SUMMARY OF THE INVENTION

To solve one or more of the problems set forth above, in an exemplary implementation of the invention, a multibeam hemispherical array according to principles of the invention inserts nulls at horizontal and near horizontal angles to suppress interfering signals, without degrading authentic signals arriving at other angles. The multibeam hemispherical array includes three annular (360) rows of antenna elements. Each annular row includes 64 evenly spaced elements (i.e., evenly spaced within their row). Each annular row includes a constant latitude of antenna elements and is parallel to the other rows. The rows include a first row, a second row and a third row, with the second row disposed between the first row and the third row. The first row has a first diameter that is greater than the diameter of the second row, which is greater than the diameter of the third row.

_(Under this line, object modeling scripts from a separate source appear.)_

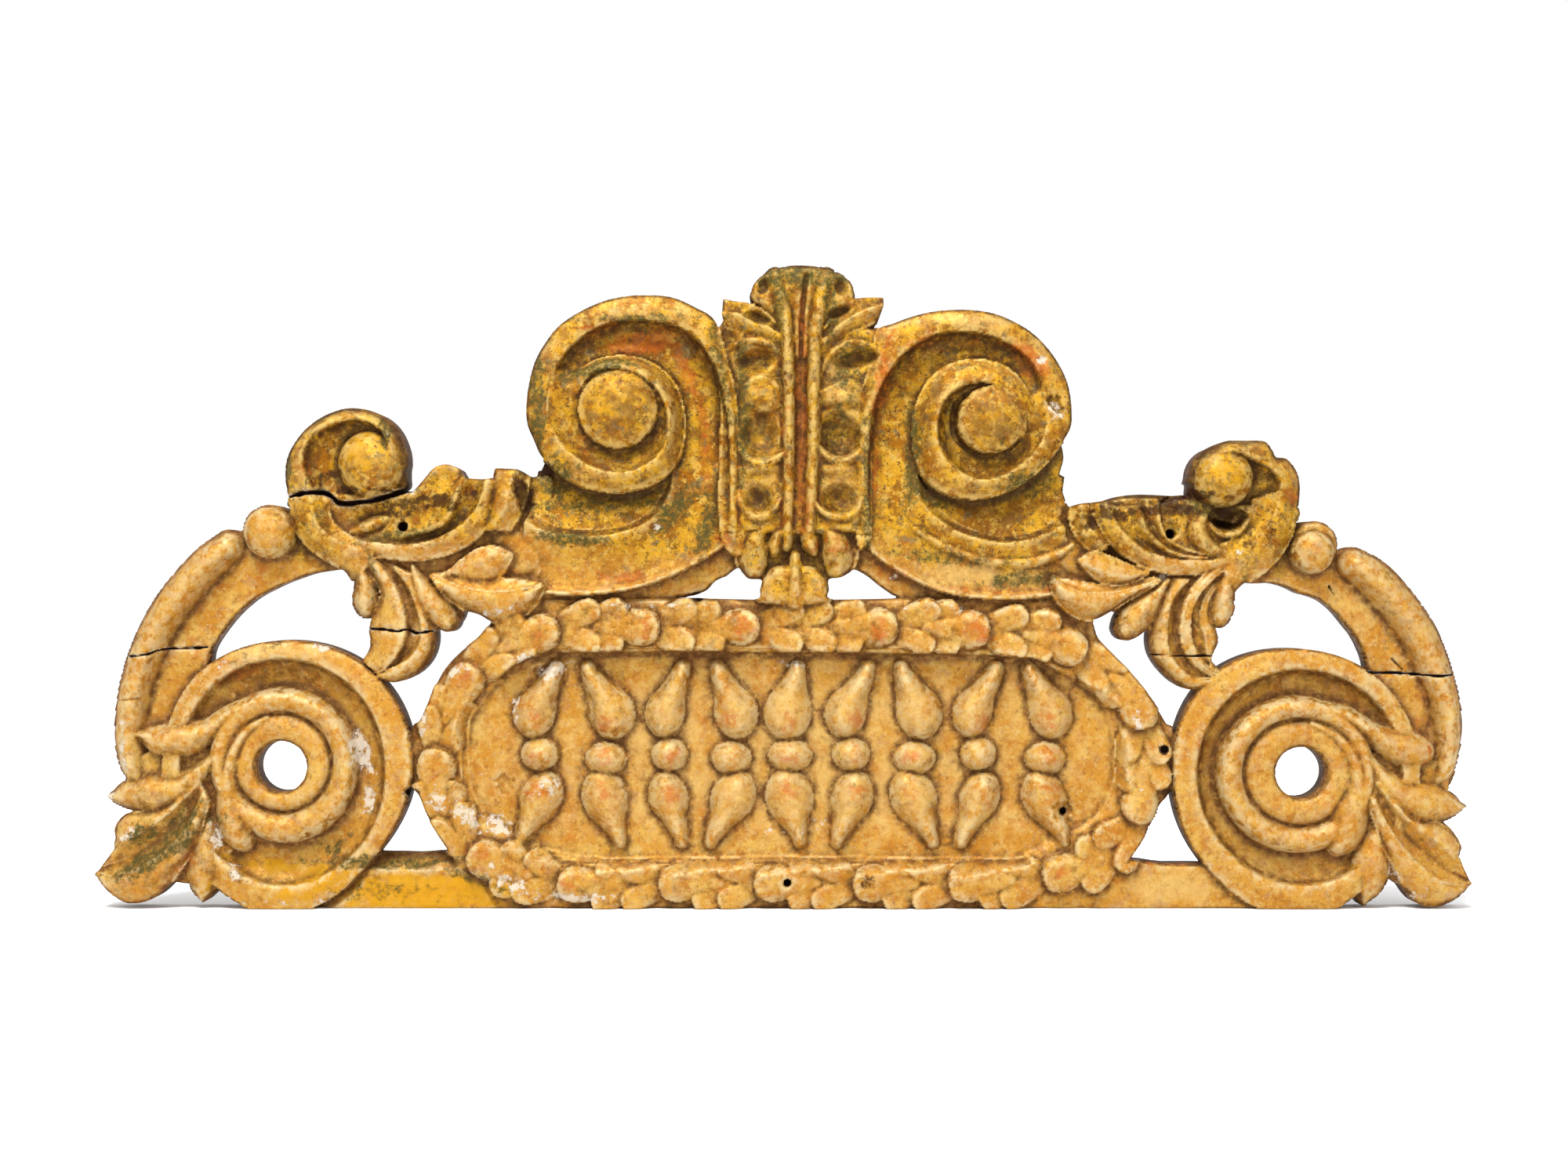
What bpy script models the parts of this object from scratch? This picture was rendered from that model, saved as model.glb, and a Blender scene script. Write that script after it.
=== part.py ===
"""Carved plaque: one wooden crest with a flat back, cut away between its scrolls. Its front is a height over
the back, worked out on a grid from strokes, lofts, rings, domes and panels, and then thinned to flat faces.
It is in metres: x to the right from the middle of the cartouche, y into the wall, z up."""

import math

import bpy
import numpy as np

# Main sizes in metres; the depths are measured from the flat back.
PLAQUE_LENGTH = 1.103
PLAQUE_HEIGHT = 0.513
BOSS_DEPTH = 0.062
PLATE_DEPTH = 0.025
FIELD_DEPTH = 0.020
SCROLL_HOLE_DIAMETER = 0.0412
EDGE_ROUNDING = 0.003

# The sheet that the tables are drawn on: x from the cartouche's middle, z above the base, and heights over
# the back, each a share of the plaque's own length, height or depth.
DRAWN_LENGTH = 1103.0
DRAWN_HEIGHT = 513.0
DRAWN_DEPTH = 62.0
MIDDLE_ABOVE_BASE = 123.0
LEFT_END = -562.0
RIGHT_END = 549.0
TOP_END = 518.0
UNIT_X = PLAQUE_LENGTH / DRAWN_LENGTH
UNIT_Z = PLAQUE_HEIGHT / DRAWN_HEIGHT
UNIT_Y = BOSS_DEPTH / DRAWN_DEPTH
BALL_TOP = DRAWN_DEPTH
PLATE = PLATE_DEPTH / UNIT_Y
FLOOR = FIELD_DEPTH / UNIT_Y
EDGE_ROUND = EDGE_ROUNDING / UNIT_Y

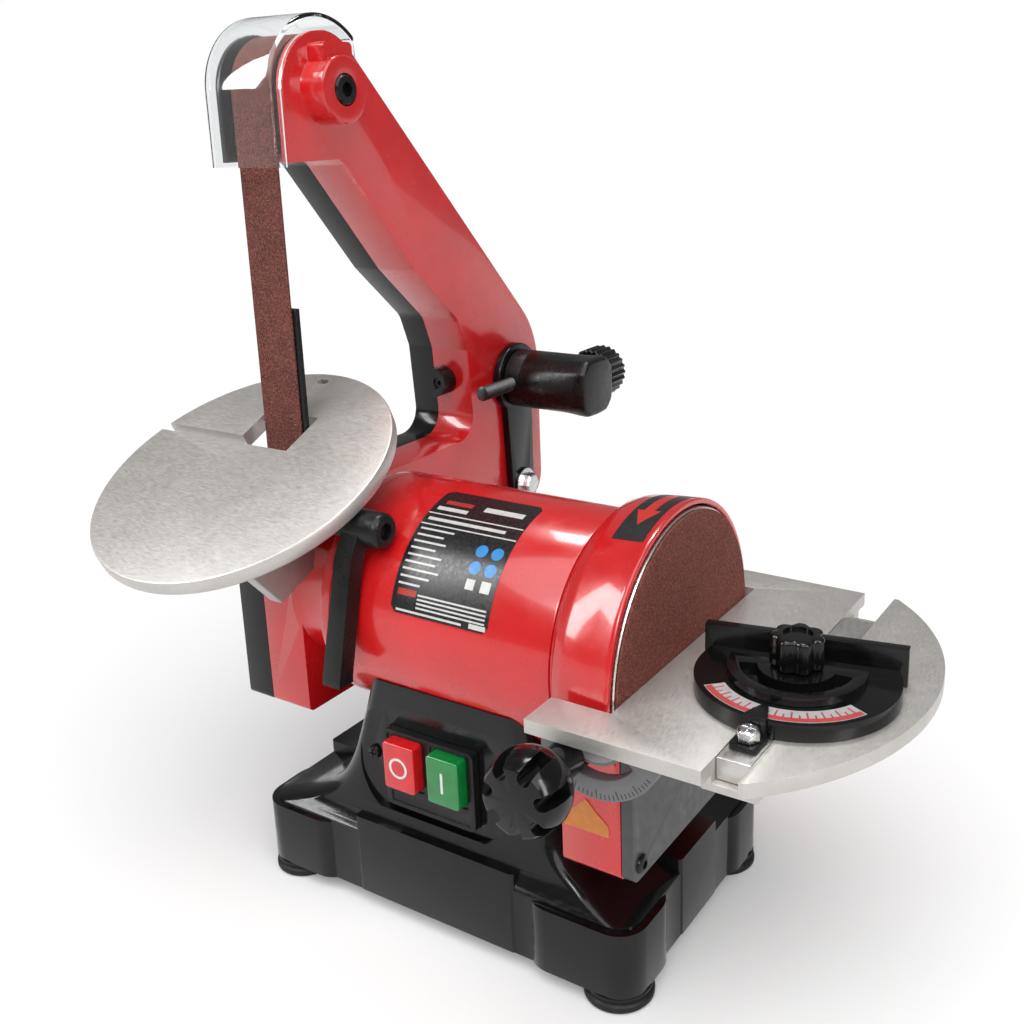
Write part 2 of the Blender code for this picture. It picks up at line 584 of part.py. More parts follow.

Dimensions and spacings affect the performance. The single driven circular patch of each antenna element of the second row is spaced apart from each adjacent single driven circular patch of each adjacent antenna element of the second row by a distance of about one half a wavelength of a wave radiated from the single driven circular patch. The distance is measured from a center of each single driven circular patch to a center of each adjacent single driven circular patch. The same applies for spacing between patches of adjacent elements in the third row, i.e., the spacing is about one half a wavelength of a wave radiated from an element of the third row, measured from patch center to patch center. Likewise, the distance between patches of adjacent elements of the first row is about one half a wavelength of a wave radiated from the driven circular patches. Again, such distance is measured from patch center to patch center.

The diameter of each driven circular patch of each antenna element of the first row, second row and third row is 1 to 1.5 cm, e.g., about 1.20 cm. Patch diameter influences the resonant frequency, input impedance and radiation pattern.

A phase delay line couples the pair of driven circular patches of each antenna element of the first row. The patches are separated by a separation distance that is less than one half of a wavelength of a wave radiated from each patch of the pair. The phase delay line may have a length that is about equal to one half of a wavelength of a wave radiated from each patch of the pair of driven circular patches.

The elevation angle is the angle measured relative to a normal axis extending orthogonally from a planar base supporting the array. If the base is horizontal, the normal is vertical. The elevation angle of each antenna element of the first row is about 10 degrees. The elevation angle of each antenna element of the second row is about 35 degrees. The elevation angle of each antenna element of the third row is about 60 degrees.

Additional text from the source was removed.